The main discharge often discharges only part of the cloud. Charges located at high altitudes can give rise to a new (arrow-shaped) leader, moving continuously at a speed of thousands of kilometers per second. The brightness of its glow is close to the brightness of a stepped leader. When the arrow-shaped leader reaches the surface of the earth, a second major discharge follows, similar to the first one. Usually lightning includes several repeated discharges, but their number could be up to a few dozens.
Let’s Summarize
It is amazing that this formidable and mysterious atmospheric phenomenon on a small planet somewhere in the Milky Way is directly related to no less mysterious processes taking place in distant galaxies and deep space. The connection of natural phenomena on Earth with celestial bodies has long been known, for example, the gravity of the Moon, causing tides, or flashes on the Sun and the magnetic storms caused by them. But all this is nearby, some 300,000 km from Earth, well, the maximum is within the limits of the solar system. And cosmic rays causing lightning come to us from distant galaxies located at a distance of millions of light years from us!

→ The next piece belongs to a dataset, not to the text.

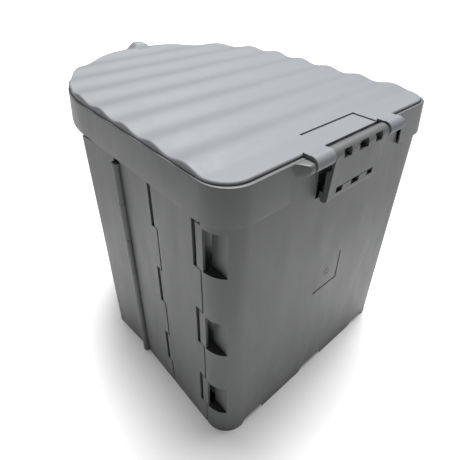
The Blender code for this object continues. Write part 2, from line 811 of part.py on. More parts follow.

That is, fantastic ideas about the Cosmos as a large single organism, so beloved by ancient and modern astrologers and causing smiles among some scientists, are not so unfounded. Moreover, for those who have suffered in one way or another from a lightning strike (and the number of such unfortunates is up to 24,000 (!!!) per year [Holle, RL (2016) The number of documented global lightning fatalities. Preprints, 24th Int. Lightning Detection Conf. And Sixth Int. Lightning Meteorology Conf., San Diego, CA, Vaisala, 1-4], the main postulate of astrology about the influence of distant stars on the fate of a particular person is scientifically correct literally!